**EXERCISE DETAILS**. Exactly reproduce the lines from the line that has "that you describe." down to the last line of the entries, inclusive.

>> start DATA TO USE

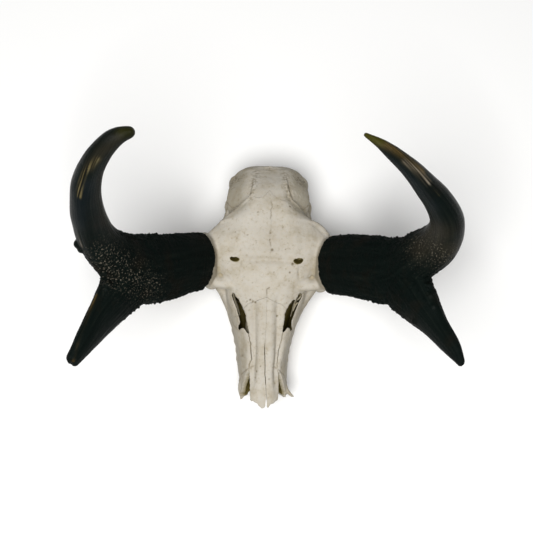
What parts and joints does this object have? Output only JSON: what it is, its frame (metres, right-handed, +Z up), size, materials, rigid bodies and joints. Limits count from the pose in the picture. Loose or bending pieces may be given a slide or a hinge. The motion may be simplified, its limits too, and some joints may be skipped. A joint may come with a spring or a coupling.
{
  "type": "pronghorn skull",
  "caption": "Horned antelope skull without its jaw, with long forked and hooked black sheaths over a pale, narrow skull.",
  "frame": {"origin": "under the middle of the whole, horns included, at the level that it lies on", "axes": "+Z up from the surface, -Y towards the nose, +X towards the animal's left"},
  "size_m": [0.3246, 0.2446, 0.3485],
  "materials": {
    "bone": "dry, slightly porous bone",
    "horn": "near-black horn, rough and fibrous low down and smooth towards the tips"
  },
  "bodies": {
    "root": {"nasal_left": "bone", "nasal_right": "bone", "braincase": "bone", "frontal_bone": "bone", "maxilla_left": "bone", "maxilla_right": "bone", "orbit_left": "bone", "orbit_right": "bone", "horn_left_beam": "horn", "horn_left_hook": "horn", "horn_left_prong": "horn", "horn_right_beam": "horn", "horn_right_hook": "horn", "horn_right_prong": "horn"}
  },
  "joints": []
}
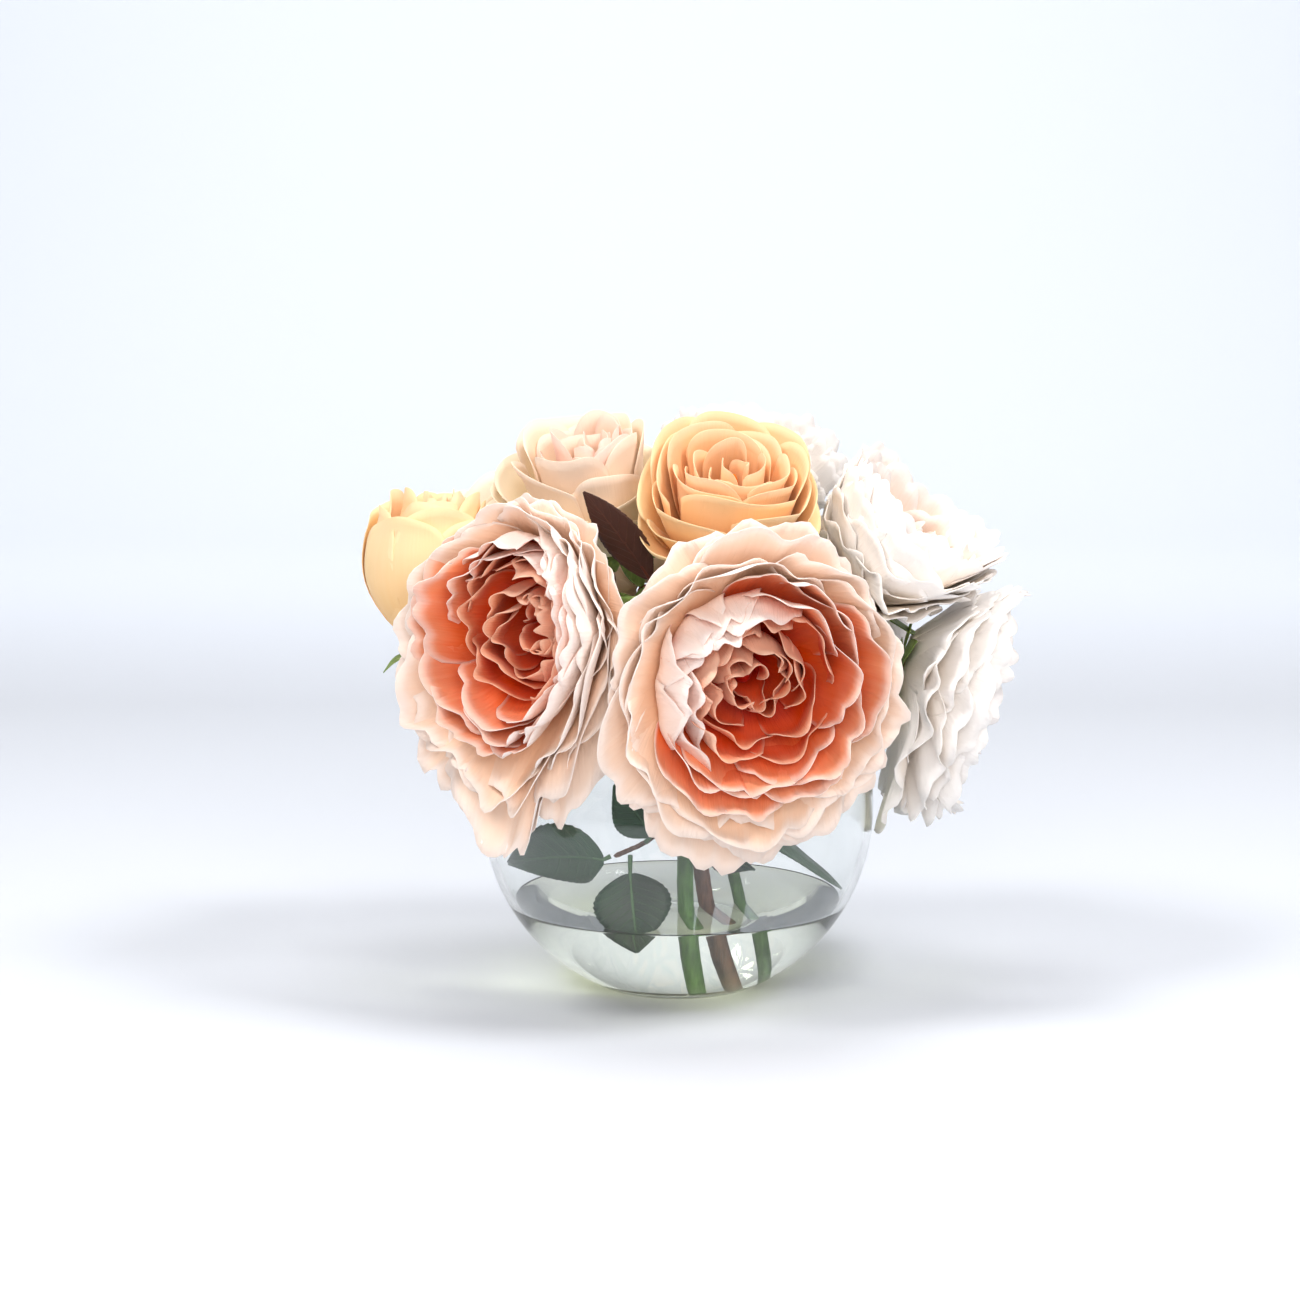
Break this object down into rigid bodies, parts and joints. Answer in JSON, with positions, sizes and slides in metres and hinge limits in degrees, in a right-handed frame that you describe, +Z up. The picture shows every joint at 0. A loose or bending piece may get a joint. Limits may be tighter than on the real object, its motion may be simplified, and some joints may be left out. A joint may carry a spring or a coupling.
{
  "type": "flower arrangement in a rose bowl",
  "caption": "Low dome of peonies and roses on branching stems, with a few leaves, standing in a round clear rose bowl with a clear set filling.",
  "frame": {"origin": "centre of the bowl's flat foot, on the surface it stands on", "axes": "+Z up along the bowl's axis, -Y towards the side with the large coral blooms, +X to its right"},
  "size_m": [0.2531, 0.2256, 0.2272],
  "materials": {
    "clear_glass": "clear, smooth, slightly grey at the edges",
    "clear_filling": "clear set resin with a faint green-yellow tint",
    "green_stem": "satin",
    "brown_stem": "satin, bark-like",
    "green_leaf": "satin woven leaf, printed veins",
    "burgundy_leaf": "satin woven leaf",
    "calyx": "matte",
    "coral_peony_outer": "soft woven petal, blush towards the edge",
    "coral_peony_inner": "soft woven petal, coral with a pale edge",
    "coral_peony_heart": "soft woven petal, deep coral",
    "cream_peony_outer": "soft woven petal, cream to pale blush",
    "cream_peony_inner": "soft woven petal, pale blush",
    "cream_peony_heart": "soft woven petal, warm blush",
    "apricot_rose_outer": "satin woven petal, apricot with a pale edge",
    "apricot_rose_inner": "satin woven petal, apricot",
    "apricot_rose_heart": "satin woven petal, deeper apricot",
    "blush_rose_outer": "satin woven petal, cream with pink tops",
    "blush_rose_inner": "satin woven petal, cream with pink tops",
    "blush_rose_heart": "satin woven petal, pink"
  },
  "bodies": {
    "root": {"glass_bowl": "clear_glass", "front_green_stem": "green_stem", "brown_stem": "brown_stem", "right_green_stem": "green_stem", "left_leaf": "green_leaf", "round_leaf": "green_leaf", "middle_leaf": "green_leaf", "right_leaf": "green_leaf", "small_leaf": "green_leaf", "burgundy_leaf": "burgundy_leaf", "clear_filling": "clear_filling", "front_peony_calyx": "calyx", "front_peony_outer_petals": "coral_peony_outer", "front_peony_inner_petals": "coral_peony_inner", "front_peony_heart": "coral_peony_heart", "left_peony_calyx": "calyx", "left_peony_outer_petals": "coral_peony_outer", "left_peony_inner_petals": "coral_peony_inner", "left_peony_heart": "coral_peony_heart", "top_rose_calyx": "calyx", "top_rose_outer_petals": "apricot_rose_outer", "top_rose_inner_petals": "apricot_rose_inner", "top_rose_heart": "apricot_rose_heart", "left_rose_calyx": "calyx", "left_rose_outer_petals": "apricot_rose_outer", "left_rose_inner_petals": "apricot_rose_inner", "left_rose_heart": "apricot_rose_heart", "blush_rose_calyx": "calyx", "blush_rose_outer_petals": "blush_rose_outer", "blush_rose_inner_petals": "blush_rose_inner", "blush_rose_heart": "blush_rose_heart", "right_peony_calyx": "calyx", "right_peony_outer_petals": "cream_peony_outer", "right_peony_inner_petals": "cream_peony_inner", "right_peony_heart": "cream_peony_heart", "low_right_peony_calyx": "calyx", "low_right_peony_outer_petals": "cream_peony_outer", "low_right_peony_inner_petals": "cream_peony_inner", "low_right_peony_heart": "cream_peony_heart", "crown_peony_calyx": "calyx", "crown_peony_outer_petals": "cream_peony_outer", "crown_peony_inner_petals": "cream_peony_inner", "crown_peony_heart": "cream_peony_heart", "back_peony_calyx": "calyx", "back_peony_outer_petals": "coral_peony_outer", "back_peony_inner_petals": "coral_peony_inner", "back_peony_heart": "coral_peony_heart", "back_right_peony_calyx": "calyx", "back_right_peony_outer_petals": "cream_peony_outer", "back_right_peony_inner_petals": "cream_peony_inner", "back_right_peony_heart": "cream_peony_heart", "back_left_rose_calyx": "calyx", "back_left_rose_outer_petals": "blush_rose_outer", "back_left_rose_inner_petals": "blush_rose_inner", "back_left_rose_heart": "blush_rose_heart"}
  },
  "joints": []
}
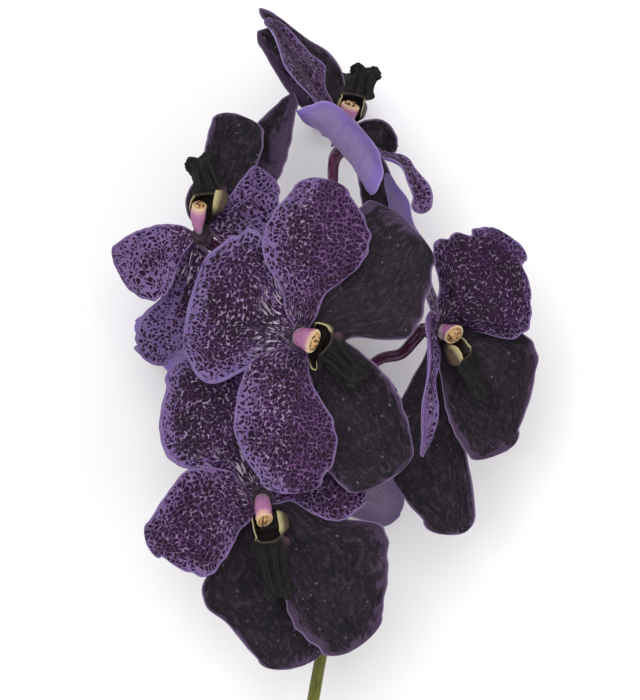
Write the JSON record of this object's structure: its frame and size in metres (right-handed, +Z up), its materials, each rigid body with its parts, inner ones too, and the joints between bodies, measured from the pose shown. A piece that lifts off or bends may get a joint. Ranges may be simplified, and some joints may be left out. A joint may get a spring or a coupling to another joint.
{
  "type": "cut vanda orchid",
  "caption": "Cut flower spray that lies on its back: open purple-black, spotted orchid blooms on short stalks along one bare green stem.",
  "frame": {"origin": "on the table, under the middle of the whole spray's bounding box", "axes": "+Z up from the table, +Y along the spray from the cut end to its tip, +X to the right for someone who looks down on it with the tip away from them"},
  "size_m": [0.1391, 0.3185, 0.0888],
  "materials": {
    "spotted_tepal": "satin, waxy petal tissue: lilac-violet with purple-black spots",
    "dark_sepal": "satin, waxy petal tissue: purple-black with a lilac rim",
    "lip": "satin near-black, with olive-cream side lobes",
    "column": "satin pink-mauve that turns cream at the anther cap",
    "pedicel": "satin magenta-purple",
    "stem": "satin olive green"
  },
  "bodies": {
    "root": {"stem": "stem", "middle_bloom_pedicel": "pedicel", "middle_bloom_column": "column", "middle_bloom_lip": "lip", "middle_bloom_dorsal_sepal": "spotted_tepal", "middle_bloom_petal_1": "spotted_tepal", "middle_bloom_petal_2": "spotted_tepal", "middle_bloom_lateral_sepal_1": "dark_sepal", "middle_bloom_lateral_sepal_2": "dark_sepal", "lower_bloom_pedicel": "pedicel", "lower_bloom_column": "column", "lower_bloom_lip": "lip", "lower_bloom_dorsal_sepal": "spotted_tepal", "lower_bloom_petal_1": "spotted_tepal", "lower_bloom_petal_2": "spotted_tepal", "lower_bloom_lateral_sepal_1": "dark_sepal", "lower_bloom_lateral_sepal_2": "dark_sepal", "left_bloom_pedicel": "pedicel", "left_bloom_column": "column", "left_bloom_lip": "lip", "left_bloom_dorsal_sepal": "spotted_tepal", "left_bloom_petal_1": "spotted_tepal", "left_bloom_petal_2": "spotted_tepal", "left_bloom_lateral_sepal_1": "dark_sepal", "left_bloom_lateral_sepal_2": "dark_sepal", "right_bloom_pedicel": "pedicel", "right_bloom_column": "column", "right_bloom_lip": "lip", "right_bloom_dorsal_sepal": "spotted_tepal", "right_bloom_petal_1": "spotted_tepal", "right_bloom_petal_2": "spotted_tepal", "right_bloom_lateral_sepal_1": "dark_sepal", "right_bloom_lateral_sepal_2": "dark_sepal", "top_bloom_pedicel": "pedicel", "top_bloom_column": "column", "top_bloom_lip": "lip", "top_bloom_dorsal_sepal": "spotted_tepal", "top_bloom_petal_1": "spotted_tepal", "top_bloom_petal_2": "spotted_tepal", "top_bloom_lateral_sepal_1": "dark_sepal", "top_bloom_lateral_sepal_2": "dark_sepal", "back_upper_bloom_pedicel": "pedicel", "back_upper_bloom_column": "column", "back_upper_bloom_lip": "lip", "back_upper_bloom_dorsal_sepal": "spotted_tepal", "back_upper_bloom_petal_1": "spotted_tepal", "back_upper_bloom_petal_2": "spotted_tepal", "back_upper_bloom_lateral_sepal_1": "dark_sepal", "back_upper_bloom_lateral_sepal_2": "dark_sepal", "back_lower_bloom_pedicel": "pedicel", "back_lower_bloom_column": "column", "back_lower_bloom_lip": "lip", "back_lower_bloom_dorsal_sepal": "spotted_tepal", "back_lower_bloom_petal_1": "spotted_tepal", "back_lower_bloom_petal_2": "spotted_tepal", "back_lower_bloom_lateral_sepal_1": "dark_sepal", "back_lower_bloom_lateral_sepal_2": "dark_sepal"}
  },
  "joints": []
}
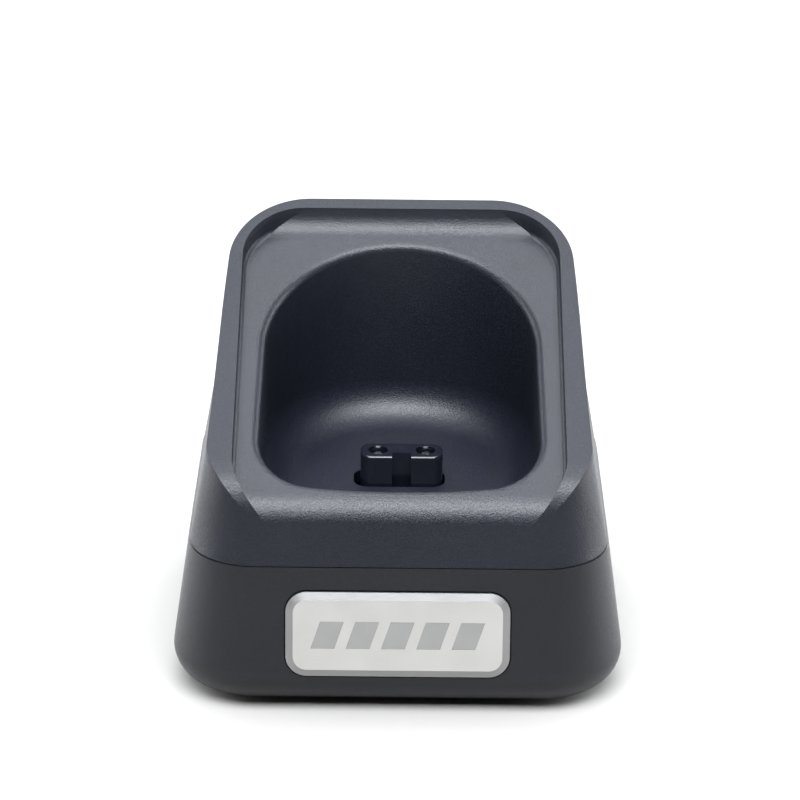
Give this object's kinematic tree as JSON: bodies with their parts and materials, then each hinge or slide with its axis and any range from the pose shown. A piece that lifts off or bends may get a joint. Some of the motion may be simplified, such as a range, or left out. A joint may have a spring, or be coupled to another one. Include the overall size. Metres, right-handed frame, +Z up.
{
  "type": "hair clipper charging stand",
  "caption": "Square tapered desktop charging stand with a sloped top, a deep D-shaped clipper pocket, a floating two-pole connector and a plain badge.",
  "frame": {"origin": "on the table, under the centre of the square footprint", "axes": "+Z up, -Y towards the front with the badge, +X to the right seen from the front"},
  "size_m": [0.0714, 0.072, 0.063],
  "materials": {
    "upper_plastic": "fine grained satin",
    "lower_plastic": "fine grained satin",
    "base_plastic": "fine grained matte",
    "foot_rubber": "matte",
    "screw_steel": "zinc plated",
    "ballast_steel": "zinc plated",
    "badge_silver": "satin silver",
    "badge_grey": "satin print",
    "badge_adhesive": "adhesive film",
    "connector_plastic": "gloss",
    "contact_metal": "plated",
    "retainer_plastic": "matte",
    "board_laminate": "solder mask",
    "diode_epoxy": "moulded",
    "inlet_plastic": "satin",
    "lead_red": "pvc insulation",
    "lead_black": "pvc insulation"
  },
  "bodies": {
    "stand": {"upper_shell": "upper_plastic", "lower_shell": "lower_plastic", "base_plate": "base_plastic", "foot_front_left": "foot_rubber", "foot_front_right": "foot_rubber", "foot_rear_left": "foot_rubber", "foot_rear_right": "foot_rubber", "case_screws": "screw_steel", "ballast_plate": "ballast_steel", "ballast_screws": "screw_steel", "badge_plate": "badge_silver", "badge_symbol": "badge_grey", "badge_adhesive": "badge_adhesive", "connector_retainer": "retainer_plastic", "retainer_screws": "screw_steel", "circuit_board": "board_laminate", "board_screws": "screw_steel", "protection_diode": "diode_epoxy", "inlet_housing": "inlet_plastic", "inlet_pin_left": "contact_metal", "inlet_pin_right": "contact_metal", "lead_red": "lead_red", "lead_black": "lead_black"},
    "connector": {"connector_body": "connector_plastic", "contact_left": "contact_metal", "contact_right": "contact_metal"}
  },
  "joints": [
    {"name": "connector_rock", "type": "hinge", "parent": "stand", "child": "connector", "pos_m": [0.00035, -0.0045, 0.0222], "axis": [0, 1, 0], "range_deg": [-2.5, 2.5]}
  ]
}
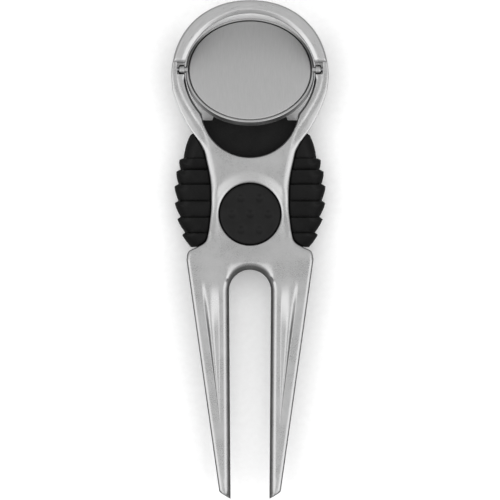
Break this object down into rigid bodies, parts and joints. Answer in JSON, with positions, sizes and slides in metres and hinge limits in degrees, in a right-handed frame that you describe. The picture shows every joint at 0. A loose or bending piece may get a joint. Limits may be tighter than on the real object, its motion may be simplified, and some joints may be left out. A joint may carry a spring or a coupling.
{
  "type": "divot repair tool",
  "caption": "Golf divot repair tool: satin metal fork with ribbed rubber grip and a tilting round dish that holds a magnetic ball marker.",
  "frame": {"origin": "middle of the tool's bounding box, on the surface that its flat back rests on", "axes": "+Z out of the face, +Y towards the round head, prongs towards -Y, +X to the right seen from the face"},
  "size_m": [0.0292, 0.0924, 0.0152],
  "materials": {
    "satin_nickel": "satin nickel on die-cast zinc",
    "brushed_nickel": "brushed along the arc",
    "marker_steel": "fine straight brushing",
    "steel": "zinc plated",
    "magnet": "nickel plated",
    "black_plastic": "fine matte texture",
    "black_rubber": "moulded, satin"
  },
  "bodies": {
    "tool": {"frame": "satin_nickel", "ring_back": "satin_nickel", "hood": "brushed_nickel", "hood_rivets": "steel", "pivot_pin_left": "steel", "pivot_pin_right": "steel", "core": "black_plastic", "back_cover": "black_plastic", "back_screws": "steel", "grip_pad_left": "black_rubber", "grip_pad_right": "black_rubber", "badge": "black_rubber"},
    "dish": {"marker_dish": "satin_nickel", "marker_magnet": "magnet"},
    "marker": {"ball_marker": "marker_steel"}
  },
  "joints": [
    {"name": "dish_tilt", "type": "hinge", "parent": "tool", "child": "dish", "pos_m": [0, 0.03335, 0.0086], "axis": [-1, 0, 0], "range_deg": [-34, 0]},
    {"name": "marker_lift", "type": "slide", "parent": "dish", "child": "marker", "axis": [0, 0.3256, 0.9455], "range_m": [0, 0.0028]}
  ]
}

>> end DATA TO USE

**THE RESULT**.
Break this object down into rigid bodies, parts and joints. Answer in JSON, with positions, sizes and slides in metres and hinge limits in degrees, in a right-handed frame that you describe. The picture shows every joint at 0. A loose or bending piece may get a joint. Limits may be tighter than on the real object, its motion may be simplified, and some joints may be left out. A joint may carry a spring or a coupling.
{
  "type": "divot repair tool",
  "caption": "Golf divot repair tool: satin metal fork with ribbed rubber grip and a tilting round dish that holds a magnetic ball marker.",
  "frame": {"origin": "middle of the tool's bounding box, on the surface that its flat back rests on", "axes": "+Z out of the face, +Y towards the round head, prongs towards -Y, +X to the right seen from the face"},
  "size_m": [0.0292, 0.0924, 0.0152],
  "materials": {
    "satin_nickel": "satin nickel on die-cast zinc",
    "brushed_nickel": "brushed along the arc",
    "marker_steel": "fine straight brushing",
    "steel": "zinc plated",
    "magnet": "nickel plated",
    "black_plastic": "fine matte texture",
    "black_rubber": "moulded, satin"
  },
  "bodies": {
    "tool": {"frame": "satin_nickel", "ring_back": "satin_nickel", "hood": "brushed_nickel", "hood_rivets": "steel", "pivot_pin_left": "steel", "pivot_pin_right": "steel", "core": "black_plastic", "back_cover": "black_plastic", "back_screws": "steel", "grip_pad_left": "black_rubber", "grip_pad_right": "black_rubber", "badge": "black_rubber"},
    "dish": {"marker_dish": "satin_nickel", "marker_magnet": "magnet"},
    "marker": {"ball_marker": "marker_steel"}
  },
  "joints": [
    {"name": "dish_tilt", "type": "hinge", "parent": "tool", "child": "dish", "pos_m": [0, 0.03335, 0.0086], "axis": [-1, 0, 0], "range_deg": [-34, 0]},
    {"name": "marker_lift", "type": "slide", "parent": "dish", "child": "marker", "axis": [0, 0.3256, 0.9455], "range_m": [0, 0.0028]}
  ]
}